My biggest disappointment in the novel was its treatment of Pokey, or Mary, Prothero. In a bizarre choice, it is her butler's perspective that we get, and he is a stereotypical stiff-upper-lipper and snob from England, who in a movie would best be played by Barnett Parker. Hatton is subjected to some of the cruelest jabs in the book, but his social snobbery isn't really deconstructed and the reader is left with a disagreeable sense that attaching importance to class (in the American context, largely defined by wealth) might be justified. We never get a glimpse of Pokey's thinking and, although we're told she's rather feather-brained, she defies her wealthy parents' belief that a girl shouldn't be educated, goes to Vassar and then to veterinary school, couldn't care less about her weight, and flies a plane. In other words, she sounds like a pretty smart cookie, absent-minded or not, and I would have loved a chance to get to know the least conventional of the Group.

Another character that remains in the shadows, though she does come to the fore in the final chapter, is Lakey, or Elinor, Eastlake.

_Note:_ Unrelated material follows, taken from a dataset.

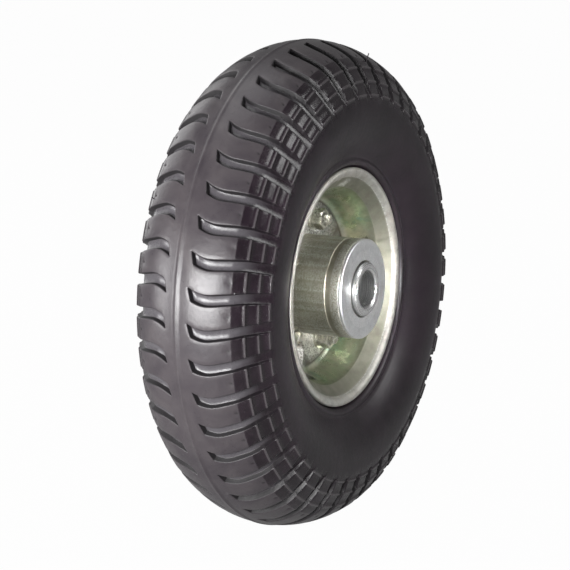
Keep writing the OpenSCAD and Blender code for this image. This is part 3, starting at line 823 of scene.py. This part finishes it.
def ringLevels(bm, levels, steps, shape=None):  # rings of [radius, y], joined and closed at both ends
    first = None
    last = None
    for radius, y in levels:
        ring = bmesh.ops.create_circle(bm, cap_ends=False, segments=steps, radius=radius * mm)["verts"]
        bmesh.ops.rotate(bm, verts=ring, cent=(0, 0, 0), matrix=Matrix.Rotation(math.radians(90), 3, "X"))
        bmesh.ops.translate(bm, verts=ring, vec=(0, y * mm, 0))
        if shape:
            for vert in ring:
                angle = math.atan2(vert.co.x, vert.co.z)
                reach = min(radius, shape(angle))
                vert.co = (reach * mm * math.sin(angle), y * mm, reach * mm * math.cos(angle))
        edges = list({edge for vert in ring for edge in vert.link_edges})
        if last:
            bmesh.ops.bridge_loops(bm, edges=last + edges)
        else:
            first = edges
        last = edges
    return first, last


def helix(bm, inner, crest, pitch, y0, y1, steps=24):  # a closed ridge that winds along the axle's direction
    turns = (y1 - y0) / pitch
    outline = [(inner, -0.42), (crest, -0.08), (crest, 0.08), (inner, 0.42)]
    points = [(0, (y0 + along * pitch) * mm, radius * mm) for radius, along in outline]
    verts, edges = chain(bm, points, closed=True)
    start = bm.faces.new(verts)
    made = bmesh.ops.spin(bm, geom=[start], cent=(0, 0, 0), axis=(0, 1, 0),
                          dvec=(0, pitch / steps * mm, 0), angle=twoPi * turns, steps=round(steps * turns),
                          use_merge=False, use_duplicate=False)
    return made


def hexLevels(bottom, top, inside, boreBottom, boreTop):  # a chamfered hexagon with a bore
    half = bolts["flats"] / 2
    corner = half / math.cos(math.pi / 6) + 0.02
    return [(inside, boreBottom), (half - 0.25, bottom), (half + 0.1, bottom + 0.18), (corner, bottom + 0.55),
            (corner, top - 0.55), (half + 0.1, top - 0.18), (half - 0.25, top), (inside, boreTop)]


def makeBolt(number):
    bm = bmesh.new()
    first, last = ringLevels(bm, [
        (bolts["crest"], -(bolts["nutStart"] + 1)),
        (bolts["crest"], bolts["sheet"] + 0.1),
    ], bolts["roundSteps"])
    bmesh.ops.edgeloop_fill(bm, edges=first)
    bmesh.ops.edgeloop_fill(bm, edges=last)
    first, last = ringLevels(bm, [
        (1.7, -bolts["end"]),
        (2.0, -bolts["end"] + 0.12),
        (bolts["core"], -bolts["end"] + 0.7),
        (bolts["core"], -bolts["nutStart"]),
    ], 32)
    bmesh.ops.edgeloop_fill(bm, edges=first)
    bmesh.ops.edgeloop_fill(bm, edges=last)
    helix(bm, bolts["core"] - 0.06, bolts["crest"], bolts["pitch"], -bolts["end"] + 0.75, -bolts["nutStart"] - 2.2)
    sheet = bolts["sheet"]
    top = sheet + bolts["headHeight"]
    half = bolts["flats"] / 2
    corner = half / math.cos(math.pi / 6) + 0.02
    first, last = ringLevels(bm, [
        (half - 0.3, sheet), (half - 0.3, sheet + 0.25), (corner, sheet + 0.25), (corner, top - 0.6),
        (half + 0.1, top - 0.2), (half - 0.25, top), (half - 1.6, top), (half - 1.9, top - 0.18)],
        bolts["roundSteps"], hexRadius)
    bmesh.ops.edgeloop_fill(bm, edges=first)
    bmesh.ops.edgeloop_fill(bm, edges=last)
    bmesh.ops.transform(bm, matrix=boltFrame(number), verts=bm.verts)
    piece = finishPiece(bm, f"bolt_threaded_{number + 1}", "bolt", smoothAngle=28)
    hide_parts(f"bolt_{number + 1}")


def makeNut(number):
    bm = bmesh.new()
    low = -(bolts["nutStart"] + bolts["nutHeight"])
    high = -bolts["nutStart"]
    levels = hexLevels(low, high, bolts["bore"] + 0.45, low, high)
    levels = [(bolts["bore"], low + 0.5)] + levels + [(bolts["bore"], high - 0.5)]
    first, last = ringLevels(bm, levels, bolts["roundSteps"], hexRadius)
    bmesh.ops.bridge_loops(bm, edges=first + last)
    turn = Matrix.Rotation(math.radians(17 * number), 4, "Y")
    bmesh.ops.transform(bm, matrix=boltFrame(number) @ turn, verts=bm.verts)
    piece = finishPiece(bm, f"nut_turned_{number + 1}", "bolt", smoothAngle=28)
    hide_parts(f"nut_{number + 1}")


for boltNumber in range(bolts["count"]):
    makeBolt(boltNumber)
    makeNut(boltNumber)
print("bolts and nuts:", bolts["count"])


# Weld round the hub, with ripples

weld = {
    "hub": 26.5,
    "sheet": 2.0,
    "leg": 2.35,
    "ripples": 74,
    "ripple": 0.11,
    "wander": 0.10,
    "steps": 444,
}


def makeWeld():
    hub = weld["hub"]
    sheet = weld["sheet"]
    leg = weld["leg"]
    outline = [(hub, sheet), (hub + leg, sheet), (hub + leg * 0.93, sheet + leg * 0.16),
               (hub + leg * 0.72, sheet + leg * 0.44), (hub + leg * 0.44, sheet + leg * 0.70),
               (hub + leg * 0.16, sheet + leg * 0.92), (hub, sheet + leg)]
    bm = bmesh.new()
    turnSection(bm, outline, weld["steps"])
    for vert in bm.verts:
        angle = math.atan2(vert.co.x, vert.co.z)
        radius = math.hypot(vert.co.x, vert.co.z) / mm - hub
        height = vert.co.y / mm - sheet
        if radius < 0.05 or height < 0.05:
            continue
        lag = 1.3 * (radius - height) / leg  # each ripple is an arc across the bead
        wave = abs(math.sin(angle * weld["ripples"] / 2 + lag * lag))
        wander = 0.5 + 0.5 * math.sin(angle * 9 + 1.4 * math.sin(angle * 4))
        cut = weld["ripple"] * (1 - wave) + weld["wander"] * wander
        vert.co.x -= cut * 0.7 * mm * math.sin(angle)
        vert.co.z -= cut * 0.7 * mm * math.cos(angle)
        vert.co.y -= cut * 0.7 * mm
    piece = finishPiece(bm, "weld_bead", "weld")
    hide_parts("hub_weld")


makeWeld()
print("weld made")


# Valve: thread on the stem, ribs on the cap

valve = {
    "angle": 192.0,
    "distance": 41.0,
    "stemRadius": 3.85,
    "threadFrom": 12.6,
    "threadTo": 21.4,
    "threadPitch": 0.9,
    "threadHeight": 0.16,
    "capFrom": 22.0,
    "capLength": 11.0,
    "capRadius": 5.2,
    "capRib": 0.45,
    "capRibs": 18,
    "capSteps": 144,
    "capBore": 3.96,
}


def valveFrame():
    turn = Matrix.Rotation(math.radians(valve["angle"]), 4, "Y")
    return turn @ Matrix.Translation((0, 0, valve["distance"] * mm))


def makeStemThread():
    bm = bmesh.new()
    helix(bm, valve["stemRadius"] - 0.1, valve["stemRadius"] + valve["threadHeight"], valve["threadPitch"],
          valve["threadFrom"], valve["threadTo"], 36)
    bmesh.ops.transform(bm, matrix=valveFrame(), verts=bm.verts)
    finishPiece(bm, "stem_thread", "brass", smoothAngle=40)


def makeCap():
    def ribs(angle):
        wave = 0.5 + 0.5 * math.cos(angle * valve["capRibs"])
        return valve["capRadius"] - valve["capRib"] * (1 - wave) ** 2

    low = valve["capFrom"]
    high = low + valve["capLength"]
    body = valve["capRadius"]
    bm = bmesh.new()
    levels = [(valve["capBore"], low + 8.8), (valve["capBore"], low + 0.3), (valve["capBore"] + 0.3, low),
              (body - 0.75, low), (body - 0.5, low + 0.25), (body - 0.48, low + 1.2), (body, low + 1.6),
              (body, high - 2.6), (body - 0.46, high - 2.0), (body - 0.7, high - 1.1), (body - 1.2, high - 0.4),
              (body - 1.9, high - 0.06), (body - 2.6, high)]
    first, last = ringLevels(bm, levels, valve["capSteps"], ribs)
    bmesh.ops.edgeloop_fill(bm, edges=first)
    bmesh.ops.edgeloop_fill(bm, edges=last)
    bmesh.ops.transform(bm, matrix=valveFrame(), verts=bm.verts)
    piece = finishPiece(bm, "cap_ribbed", "cap", smoothAngle=45)
    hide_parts("valve_cap")


makeStemThread()
makeCap()
print("valve dressed")


# Floor, light and camera

studio = {
    "floorHeight": -130.0 * mm,
    "floorReach": 30.0,
    "floorColour": paint(0.30, 0.30, 0.30),
    "floorSeen": 0.98,
    "floorMirrored": 0.15,
    "worldStrength": 0.26,
    "lamps": [
        {"name": "sideLamp", "place": (-0.72, -0.10, 0.045), "size": (0.44, 0.22), "watts": 10.6, "spread": 180,
         "aim": (0.0, 0.0, 0.0)},
        {"name": "leftLamp", "place": (-0.60, 0.58, 0.06), "size": (0.34, 0.34), "watts": 4.0, "spread": 180,
         "aim": (0.0, 0.0, 0.0)},
        {"name": "hubLamp", "place": (-0.40, -0.50, 0.02), "size": (0.10, 0.10), "watts": 0.090, "spread": 7,
         "aim": (0.002, -0.026, 0.003)},
        {"name": "faceLamp", "place": (0.45, -1.40, 0.90), "size": (0.8, 0.6), "watts": 11.0, "spread": 180,
         "aim": (0.0, 0.0, 0.0)},
        {"name": "topLamp", "place": (0.1, 0.4, 1.7), "size": (1.2, 1.2), "watts": 8.0, "spread": 180,
         "aim": (0.0, 0.0, 0.0)},
        {"name": "rearLamp", "place": (0.6, 1.6, 0.5), "size": (1.2, 1.2), "watts": 7.5, "spread": 180,
         "aim": (0.0, 0.0, 0.0)},
    ],
}


def makeFloor():
    bm = bmesh.new()
    bmesh.ops.create_grid(bm, x_segments=8, y_segments=8, size=studio["floorReach"])
    bmesh.ops.translate(bm, verts=bm.verts, vec=(0, 0, studio["floorHeight"]))
    mesh = bpy.data.meshes.new("floor")
    bm.to_mesh(mesh)
    bm.free()
    floor = bpy.data.objects.new("floor", mesh)
    bpy.context.collection.objects.link(floor)
    material = bpy.data.materials.new("floorPaint")
    material.use_nodes = True
    tree = material.node_tree
    shader = tree.nodes["Principled BSDF"]
    shader.inputs["Base Color"].default_value = studio["floorColour"]
    shader.inputs["Roughness"].default_value = 0.9
    glow = addNode(tree, "ShaderNodeEmission")
    glow.inputs["Color"].default_value = paint(1, 1, 1)
    path = addNode(tree, "ShaderNodeLightPath")
    seen = calc(tree, "MAXIMUM", path.outputs["Is Camera Ray"], path.outputs["Is Transmission Ray"])
    seen = calc(tree, "MULTIPLY", seen, studio["floorSeen"])
    mirrored = calc(tree, "MULTIPLY", path.outputs["Is Glossy Ray"], studio["floorMirrored"])
    mix = addNode(tree, "ShaderNodeMixShader")
    feed(tree, mix.inputs[0], calc(tree, "MAXIMUM", seen, mirrored))
    feed(tree, mix.inputs[1], shader.outputs[0])
    feed(tree, mix.inputs[2], glow.outputs[0])
    feed(tree, tree.nodes["Material Output"].inputs["Surface"], mix.outputs[0])
    mesh.materials.append(material)


def makeWorld():
    world = bpy.data.worlds.new("studioAir")
    bpy.context.scene.world = world
    world.use_nodes = True
    tree = world.node_tree
    tree.nodes.clear()
    soft = addNode(tree, "ShaderNodeBackground")
    soft.inputs["Strength"].default_value = studio["worldStrength"]
    white = addNode(tree, "ShaderNodeBackground")
    white.inputs["Color"].default_value = paint(1, 1, 1)
    soft.inputs["Color"].default_value = paint(1, 1, 1)
    path = addNode(tree, "ShaderNodeLightPath")
    seen = calc(tree, "MAXIMUM", path.outputs["Is Camera Ray"], path.outputs["Is Transmission Ray"])
    mix = addNode(tree, "ShaderNodeMixShader")
    feed(tree, mix.inputs[0], seen)
    feed(tree, mix.inputs[1], soft.outputs[0])
    feed(tree, mix.inputs[2], white.outputs[0])
    out = addNode(tree, "ShaderNodeOutputWorld")
    feed(tree, out.inputs["Surface"], mix.outputs[0])


def makeLamps():
    for lamp in studio["lamps"]:
        data = bpy.data.lights.new(lamp["name"], "AREA")
        data.shape = "RECTANGLE"
        data.size, data.size_y = lamp["size"]
        data.energy = lamp["watts"]
        data.spread = math.radians(lamp["spread"])
        piece = bpy.data.objects.new(lamp["name"], data)
        bpy.context.collection.objects.link(piece)
        piece.location = lamp["place"]
        toward = Vector(lamp["aim"]) - piece.location
        piece.rotation_euler = toward.to_track_quat("-Z", "Y").to_euler()


view = {
    "azimuth": -61.8054,
    "elevation": 10.652,
    "distance": 1.09884,
    "focalPixels": 2053.77,
    "framePixels": 570.0,
    "centre": (302.715, 282.932),
    "sensor": 36.0,
}


def makeCamera():
    data = bpy.data.cameras.new("photoCamera")
    camera = bpy.data.objects.new("photoCamera", data)
    bpy.context.collection.objects.link(camera)
    bpy.context.scene.camera = camera
    azimuth = math.radians(view["azimuth"])
    elevation = math.radians(view["elevation"])
    back = Vector((math.sin(azimuth) * math.cos(elevation), -math.cos(azimuth) * math.cos(elevation),
                   math.sin(elevation)))
    right = Vector((math.cos(azimuth), math.sin(azimuth), 0))
    up = back.cross(right)
    turn = Matrix((right, up, back)).transposed().to_4x4()
    camera.matrix_world = Matrix.Translation(back * view["distance"]) @ turn
    frameSize = view["framePixels"]
    data.sensor_width = view["sensor"]
    data.lens = view["focalPixels"] / frameSize * view["sensor"]
    data.shift_x = (frameSize / 2 - view["centre"][0]) / frameSize
    data.shift_y = (view["centre"][1] - frameSize / 2) / frameSize
    data.clip_end = 100.0


makeFloor()
makeWorld()
makeLamps()
makeCamera()
bpy.context.scene.view_settings.view_transform = "Standard"
print("studio set")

Lakey is another lost opportunity, the only one of the girls who is a lesbian and probably the most sincerely intellectual of the Group, given that for all but the first and last chapters she's studying art history at the Sorbonne. Despite how little access we have to Lakey's politics, principles, or inner thoughts, McCarthy manages to make her quite fascinating. I would have liked to have a more genuinely intellectual perspective, especially from a character who supposedly stays at Bernard Berenson's villa.

Many of the characters are built around the issues that McCarthy wants to examine and it is this utilitarian quality that flattens the characterization in so many instances. Priss Hartshorn is less of a character than a prism through which the reader is lectured on the pros and cons of breast-feeding versus bottle-feeding and, later on, the frustrations of toilet training. Similarly, Dottie Renfrew, despite being the most viscerally sympathetic and accessible character, functions primarily as a means of discussing contraception, particularly diaphragms (or "pessaries") and the pitfalls of premarital sex. Dottie features prominently in the first few chapters and her near total disappearance afterwards is yet one more disappointment. Kay Strong, an outspoken social climber whose alcoholic playwright husband beats her and then has her committed, is the most broadly melodramatic of the characters and the arc of her story provides a somewhat fractured overall narrative form, but I found her generally unconvincing, especially as her marriage devolves into an almost Victorian nightmare.

What surprised me the most about The Group is how little support McCarthy gives to women's education. Norine Schmittlapp, a liberated socialist who divorces her impotent husband to marry a Jewish man trying to pass as a WASP, claims that her Vassar education made her "crippled for life," while the multi-lingual but deeply naive Libby MacAusland's literary ambitions are rather sniffily derided as the poor efforts of an amateur. While the professional trials of the girls are clearly the result of a deeply sexist system - Libby is told to marry a publisher rather than pursue a career in publishing, while Polly Andrews is forced to sell her blood until a husband arrives on the scene - Vassar itself comes in for some hard knocks, and, while it's true that some people will never be or want to be intellectuals, the naivete, political vacuousness, and lassitude of the girls doesn't speak well for the institution that produced McCarthy herself. They may read George Eliot, Shakespeare, Frazer, and Freud, but they're not portrayed as capable of really understanding what they read. McCarthy spares none of her characters, but in so doing, it's hard to see her as anything but pitiless. She skewers a patriarchal system, but she leaves no survivors, and none of the characters ever manage to see what McCarthy herself sees - a patriarchal system that entraps even those that it exploits into favoring its continued survival.